I thank the Finnish Army in all its branches, which in noble competition have done heroic deeds since the first day of the war. I thank the Army for the courage with which it has faced an overwhelming superior enemy equipped in part with hitherto unknown weapons, and for the stubbornness with which it held on to every inch of our soil. The destruction of over 1,500 Russian tanks and over 700 enemy aircraft speaks of deeds of heroism that were often carried out by single individuals.

With joy and pride my thoughts dwell on the Lottas of Finland - their spirit of self-sacrifice and untiring work in many fields, work which has liberated thousands of men for the fighting line. Their noble spirit has spurred on and supported the Army, whose undivided gratitude and respect they have achieved. Posts of honour have also been those of the thousands of workers who, often as volunteers and during air-raids, have worked beside their machine for the Army's needs, or laboured unflinchingly under fire, strengthening our positions. On behalf of the Fatherland, I thank them.

In spite of all bravery and spirit of sacrifice, the Government has been compelled to conclude peace on severe terms, which however are explicable. Our Army was small and its reserves and cadres inadequate. We were not prepared for war with a Great Power. While our brave soldiers were defending our frontiers we had by insuperable efforts to procure what we lacked. We had to construct lines of defence where there were none. We had to try to obtain help, which failed to come. We had to find arms and equipment at a time when all the nations were feverishly arming against the storm which sweeps over the world. Your heroic deeds have aroused the admiration of the world, but after three and a half months of war we are still almost alone. We have not obtained more foreign help than two reinforced battalions equipped with artillery and aircraft for our fronts, where our own men, fighting day and night without the possibility of being relieved, have had to meet the attacks of ever fresh enemy forces, straining their physical and moral powers beyond all limits.

When some day the history of this war is written, the world will learn of your efforts.

Without the ready help in arms and equipment which Sweden and the Western Powers have given us, our struggle up to this date would have been inconceivable against the countless guns, tanks and aircraft of the enemy.

Unfortunately, the valuable promise of assistance which the Western Powers have given us, could not be realised when our neighbours, concerned for their own security, refused the right of transit for troops.
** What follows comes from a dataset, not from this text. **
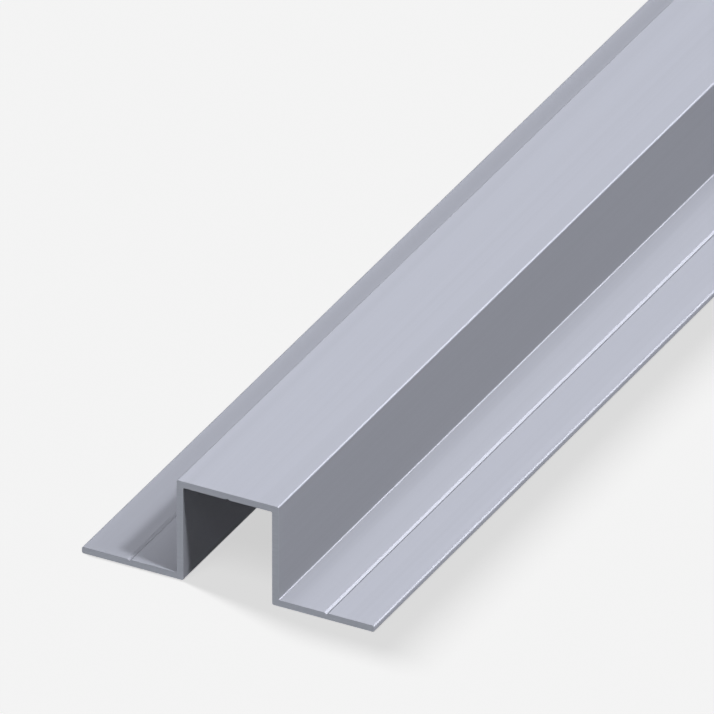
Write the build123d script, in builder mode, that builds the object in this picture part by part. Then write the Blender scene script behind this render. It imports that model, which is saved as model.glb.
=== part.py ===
from build123d import *
import os

# Hat-section aluminium extrusion: a straight bar of constant section, sawn square at both ends.
# A raised crown stands on two upright webs, and a flat flange runs out from the foot of each web.
# The section lies in X and Z, with X = 0 on its centre line and Z = 0 under the flanges.
# The length runs along Y, with Y = 0 at mid length.

# Driving dimensions
stock_length = 1000.0
wall = 1.5
crown_width = 23.5
crown_height = 23.5
flange_reach = 22.0

# Radii the die leaves on outside edges and in inside corners
edge_radius = 0.4
root_radius = 0.3

# Scribed lines that guide a drill, cut as a shallow V along the whole length
scribe_width = 1.0
scribe_depth = 0.3

# Sizes that follow from the driving dimensions
channel_width = crown_width - 2 * wall
channel_height = crown_height - wall
overall_width = crown_width + 2 * flange_reach
flange_middle = crown_width / 2 + flange_reach / 2

# The extruded profile, one piece of metal
with BuildPart() as hat_profile:
    with BuildSketch(Plane.XZ) as section:
        # Flange strip, crown block, and the channel taken out from below
        Rectangle(overall_width, wall, align=(Align.CENTER, Align.MIN))
        Rectangle(crown_width, crown_height, align=(Align.CENTER, Align.MIN))
        Rectangle(
            channel_width, channel_height, align=(Align.CENTER, Align.MIN), mode=Mode.SUBTRACT
        )

        # Inside corners: two under the crown, and one where each web meets its flange
        under_crown = section.vertices().group_by(Axis.Y)[-2]
        flange_roots = section.vertices().group_by(Axis.Y)[1].sort_by(Axis.X)[1:-1]
        fillet(under_crown + flange_roots, root_radius)

        # Outside edges: both flange tips, the crown's shoulders and the channel's mouth
        left_tip = section.vertices().group_by(Axis.X)[0]
        right_tip = section.vertices().group_by(Axis.X)[-1]
        shoulders = section.vertices().group_by(Axis.Y)[-1]
        channel_mouth = section.vertices().group_by(Axis.Y)[0].sort_by(Axis.X)[1:-1]
        fillet(left_tip + right_tip + shoulders + channel_mouth, edge_radius)

        # Scribed lines: along the middle of each flange's top, and under the crown's middle
        scribe_outline = [(-scribe_width / 2, 0), (scribe_width / 2, 0), (0, -scribe_depth)]
        with Locations((-flange_middle, wall), (flange_middle, wall)):
            Polygon(*scribe_outline, align=None, mode=Mode.SUBTRACT)
        with Locations(Location((0, channel_height), 180)):
            Polygon(*scribe_outline, align=None, mode=Mode.SUBTRACT)

    extrude(amount=stock_length / 2, both=True)

hat_profile.part.label = "hat_profile"
os.makedirs("parts", exist_ok=True)
export_step(hat_profile.part, "parts/hat_profile.step")
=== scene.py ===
import math

import bpy
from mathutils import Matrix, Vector


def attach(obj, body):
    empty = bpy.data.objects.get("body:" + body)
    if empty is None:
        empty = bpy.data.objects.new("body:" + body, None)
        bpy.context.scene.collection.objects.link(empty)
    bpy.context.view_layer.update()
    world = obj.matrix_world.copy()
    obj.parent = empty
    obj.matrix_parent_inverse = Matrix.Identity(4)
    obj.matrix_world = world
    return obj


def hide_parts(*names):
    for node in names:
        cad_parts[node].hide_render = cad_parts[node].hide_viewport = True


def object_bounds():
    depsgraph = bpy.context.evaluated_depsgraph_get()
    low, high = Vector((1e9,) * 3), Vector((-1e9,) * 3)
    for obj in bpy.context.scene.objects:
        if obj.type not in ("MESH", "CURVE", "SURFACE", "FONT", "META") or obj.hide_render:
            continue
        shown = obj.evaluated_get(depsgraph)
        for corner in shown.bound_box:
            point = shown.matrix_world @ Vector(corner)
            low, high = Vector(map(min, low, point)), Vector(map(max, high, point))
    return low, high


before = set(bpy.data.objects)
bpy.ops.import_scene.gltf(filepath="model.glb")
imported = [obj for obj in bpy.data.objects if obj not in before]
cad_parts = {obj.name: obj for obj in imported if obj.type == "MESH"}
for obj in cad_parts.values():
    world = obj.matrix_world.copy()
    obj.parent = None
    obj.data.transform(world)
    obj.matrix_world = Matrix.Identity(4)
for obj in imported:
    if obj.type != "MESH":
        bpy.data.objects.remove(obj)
cad_low, cad_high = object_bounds()


# The bar: one length of hat-section extrusion, pressed hot through a die and sawn square at both ends.
# The section never changes, so the piece is its outline carried along a straight line.
# The overall sizes come from the fixed model; crown, wall, radii and scribed lines are the die's.
class Wire:
    """One socket of a node tree. Arithmetic on it adds Math nodes to the tree."""

    def __init__(self, tree, socket=None):
        self.tree = tree
        self.socket = socket

    @staticmethod
    def find(sockets, key):
        if isinstance(key, int):
            return sockets[key]
        return next(s for s in sockets if key in (s.identifier, s.name))

    def node(self, kind, settings=None, inputs=None, output=0):
        made = self.tree.nodes.new(kind)
        for name, value in (settings or {}).items():
            setattr(made, name, value)
        for key, value in (inputs or {}).items():
            socket = self.find(made.inputs, key)
            if isinstance(value, Wire):
                self.tree.links.new(value.socket, socket)
            else:
                socket.default_value = value
        return Wire(self.tree, self.find(made.outputs, output) if made.outputs else None)

    def out(self, output):
        return Wire(self.tree, self.find(self.socket.node.outputs, output))

    def math(self, operation, *values):
        return self.node("ShaderNodeMath", {"operation": operation}, dict(enumerate(values)))

    def __add__(self, other):
        return self.math("ADD", self, other)

    def __sub__(self, other):
        return self.math("SUBTRACT", self, other)

    def __rsub__(self, other):
        return self.math("SUBTRACT", other, self)

    def __mul__(self, other):
        return self.math("MULTIPLY", self, other)

    __radd__ = __add__
    __rmul__ = __mul__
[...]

After sixteen weeks of bloody battle with no rest by day or by night, our Army still stands unconquered before an enemy which in spite of terrible losses has grown in numbers; nor has our home front, where countless air-raids have spread death and terror among women and children, ever wavered. Burned cities and ruined villages far behind the front, as far even as our western border, are the visible proofs of the nation's sufferings during the past months. Our fate is hard, now that we are compelled to give up to an alien race, a race with a life philosophy and moral values different from ours, land which for centuries we have cultivated in sweat and labour. Yet, we must put our shoulders to the wheel, in order that we may prepare on the soil left to us a home for those rendered homeless and an improved livelihood for all, and as before we must be ready to defend our diminished Fatherland with the same resolution and the same fire with which we defended our undivided Fatherland.

We are proudly conscious of the historic duty which we shall continue to fulfil; the defence of that Western civilisation which has been our heritage for centuries, but we know also that we have paid to the very last penny any debt we may have owed the West.